Pixel Flow Level 164 Overview
The artwork in Pixel Flow Level 164 is instantly recognizable. It mimics the chaotic energy of Van Gogh’s brushstrokes using voxels. The background is a deep, dark blue night sky. Overlaid on this are swirls of bright pink and cyan that spiral in the center right. Bright yellow "stars" pop out at the top corners and near the bottom center.
The most critical asymmetric feature is the black cypress tree on the far left. It is a tall, jagged vertical block that cuts through all the sky layers. Unlike the scattered stars, this tree is a solid, continuous mass. This difference is key. The right side is a mess of mixed pixels (cyan, pink, white, yellow), while the left is dominated by that heavy black column. This imbalance dictates your strategy: the left side is "safe" and predictable, while the right side is dangerous and prone to clutter.

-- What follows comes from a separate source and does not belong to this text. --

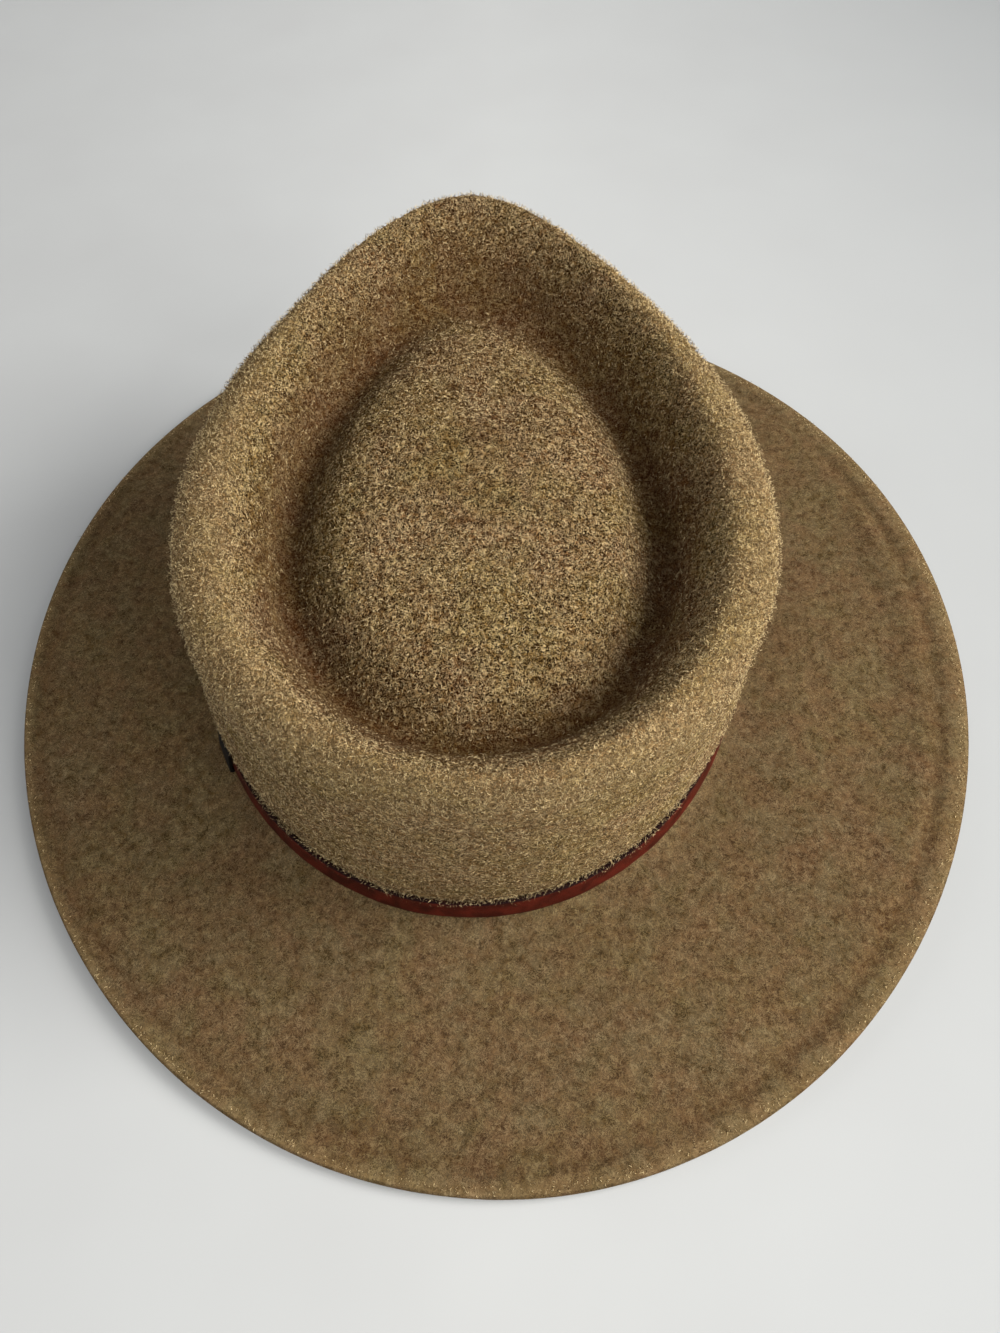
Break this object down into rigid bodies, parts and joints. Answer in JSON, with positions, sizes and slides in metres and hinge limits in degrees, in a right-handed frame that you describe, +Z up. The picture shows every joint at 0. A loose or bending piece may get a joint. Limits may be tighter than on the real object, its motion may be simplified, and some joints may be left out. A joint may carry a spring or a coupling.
{
  "type": "outback hat",
  "caption": "Wool felt outback hat with a teardrop crown, a wide oval brim with a grooved lip, and a slim leather band.",
  "frame": {"origin": "on the surface that the brim rests on, under the middle of the brim's outline", "axes": "+Z up through the crown, front of the hat towards -Y, wearer's left towards +X"},
  "size_m": [0.3212, 0.3538, 0.1183],
  "materials": {
    "wool_felt": "heathered brown wool felt, brushed, matt",
    "band_leather": "red-brown strap leather, satin",
    "keeper_leather": "black leather, satin"
  },
  "bodies": {
    "root": {"felt_body": "wool_felt", "leather_band": "band_leather", "band_keeper": "keeper_leather"}
  },
  "joints": []
}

Step by step solution walkthrough for Pixel Flow Level 164
First Color Zone to Erase in Pixel Flow Level 164
I start by attacking the black cypress tree on the left side.
Here is why: The sky patterns (pink, cyan, white) are extremely fragmented. If you pick a pink pig first, it might only shoot 10 blocks before running out of targets, forcing it to drop into your waiting slots. That slot is now clogged.
The black tree, however, is a massive vertical chunk. A black pig here will fire for a long time, clearing a huge vertical strip on the left. This does two things:
- It almost certainly empties the pig's ammo entirely, keeping your slots clear.
- It exposes the deep blue background layer underneath the tree, simplifying the left flank of the board.
After the black, prioritize the dark blue background if available, or large clusters of the cyan swirls. Avoid the yellow stars early on; they are too scattered and will likely leave you with a pig stuck in the waiting area holding 40+ ammo.
How to pass Pixel Flow Level 164 without power ups or boosters
Once you’ve cleared the black tree and perhaps the main dark blue background, the picture looks half-destroyed. You are left with floating islands of the "swirls"—patches of pink, cyan, and white mixed together.
At this mid-level stage, you face a danger zone. The pixels are checkered. A pink block might be sitting right next to a cyan one, blocking the layer behind it.
To survive without boosters:
- Look for "unblockers." Scan the board for the color that is currently "on top" of the most stacks. Usually, in the swirl section, the cyan or pink tend to be the top-most layer covering the whites and yellows.
- Ignore the Yellows. Do not touch the yellow pigs yet. The yellow stars are often buried under the swirls or surrounded by them. If you pick yellow now, the pig will hit the 4 exposed yellow blocks and then sit in your slot uselessly.
- The White Pixel Trap. Be careful with white. It is used as a highlight color here. It exists in tiny 1-2 block groups. Only select a white pig if you see a white pig already in your waiting slot that you can merge with, or if you are absolutely sure you can clear a path to more white blocks.
Focus on stripping away one color of the swirl completely—usually pink—before moving to the next.
Last Details You Clean Up in Pixel Flow Level 164
In the final few moves of Pixel Flow Level 164, you will likely be staring at the remnants of the "stars."
The board usually looks like this: the heavy black tree is gone, the blue sky is gone, and the pink/cyan swirls are gone. What remains are the yellow cores of the stars and the moon, usually sitting isolated in the top right, top left, and bottom center.
This is the cleanup phase. Now is the time to finally grab those yellow pigs. Since everything blocking them is gone, the yellow pigs will have a clear line of sight to destroy the remaining star clusters. The very last blocks are often tiny stray pixels of white or light blue that were hiding behind the yellow centers. Keep one slot open for a "trash" pig to clean up these final stragglers.